>> Begin

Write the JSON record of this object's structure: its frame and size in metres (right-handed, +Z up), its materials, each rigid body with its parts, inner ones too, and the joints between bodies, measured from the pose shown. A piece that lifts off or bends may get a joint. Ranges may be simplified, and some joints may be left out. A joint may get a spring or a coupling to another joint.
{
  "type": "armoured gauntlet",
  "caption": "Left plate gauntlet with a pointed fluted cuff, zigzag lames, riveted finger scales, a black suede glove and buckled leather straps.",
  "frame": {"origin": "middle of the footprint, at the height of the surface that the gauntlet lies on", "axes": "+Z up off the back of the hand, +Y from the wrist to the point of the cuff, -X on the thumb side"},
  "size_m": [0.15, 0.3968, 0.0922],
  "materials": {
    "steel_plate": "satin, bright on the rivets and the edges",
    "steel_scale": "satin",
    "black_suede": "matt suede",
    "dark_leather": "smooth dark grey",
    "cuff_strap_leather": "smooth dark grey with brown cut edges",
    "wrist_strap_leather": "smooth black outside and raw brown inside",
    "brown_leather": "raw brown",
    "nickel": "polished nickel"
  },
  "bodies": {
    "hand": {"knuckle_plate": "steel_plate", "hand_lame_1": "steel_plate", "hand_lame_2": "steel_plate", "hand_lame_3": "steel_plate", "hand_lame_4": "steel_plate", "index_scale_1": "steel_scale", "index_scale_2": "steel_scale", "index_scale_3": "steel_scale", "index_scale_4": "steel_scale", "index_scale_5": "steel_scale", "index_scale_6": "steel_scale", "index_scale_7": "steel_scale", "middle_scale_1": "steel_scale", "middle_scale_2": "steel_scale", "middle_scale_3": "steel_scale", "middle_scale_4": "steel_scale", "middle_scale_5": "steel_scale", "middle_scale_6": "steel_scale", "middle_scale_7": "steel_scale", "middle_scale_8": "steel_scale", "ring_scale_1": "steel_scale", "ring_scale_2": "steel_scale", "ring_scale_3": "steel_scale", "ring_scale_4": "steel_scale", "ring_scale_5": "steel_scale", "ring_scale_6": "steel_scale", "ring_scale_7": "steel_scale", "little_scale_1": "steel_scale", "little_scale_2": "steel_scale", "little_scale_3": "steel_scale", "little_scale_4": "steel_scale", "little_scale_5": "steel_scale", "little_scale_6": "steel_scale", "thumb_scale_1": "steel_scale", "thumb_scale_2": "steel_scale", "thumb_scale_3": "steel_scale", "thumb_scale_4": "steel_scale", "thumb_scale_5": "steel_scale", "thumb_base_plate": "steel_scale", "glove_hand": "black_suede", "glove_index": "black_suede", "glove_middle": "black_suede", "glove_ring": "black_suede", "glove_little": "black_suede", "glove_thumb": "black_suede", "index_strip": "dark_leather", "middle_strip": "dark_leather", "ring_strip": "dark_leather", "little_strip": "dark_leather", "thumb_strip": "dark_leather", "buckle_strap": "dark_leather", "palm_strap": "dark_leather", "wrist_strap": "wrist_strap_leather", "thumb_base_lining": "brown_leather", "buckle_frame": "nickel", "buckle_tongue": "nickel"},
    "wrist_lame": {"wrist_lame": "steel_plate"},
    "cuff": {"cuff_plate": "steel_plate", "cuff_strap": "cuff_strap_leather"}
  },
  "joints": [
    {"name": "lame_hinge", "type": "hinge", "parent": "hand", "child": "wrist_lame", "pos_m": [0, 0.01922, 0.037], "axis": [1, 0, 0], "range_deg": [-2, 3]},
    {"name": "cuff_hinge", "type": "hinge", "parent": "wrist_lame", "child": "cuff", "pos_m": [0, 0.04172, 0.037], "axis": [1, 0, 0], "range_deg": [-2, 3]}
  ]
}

>> End

### Directions
Count each line of the data where the word "bodies" appears, then reply with the total only.

### Answer to this task
2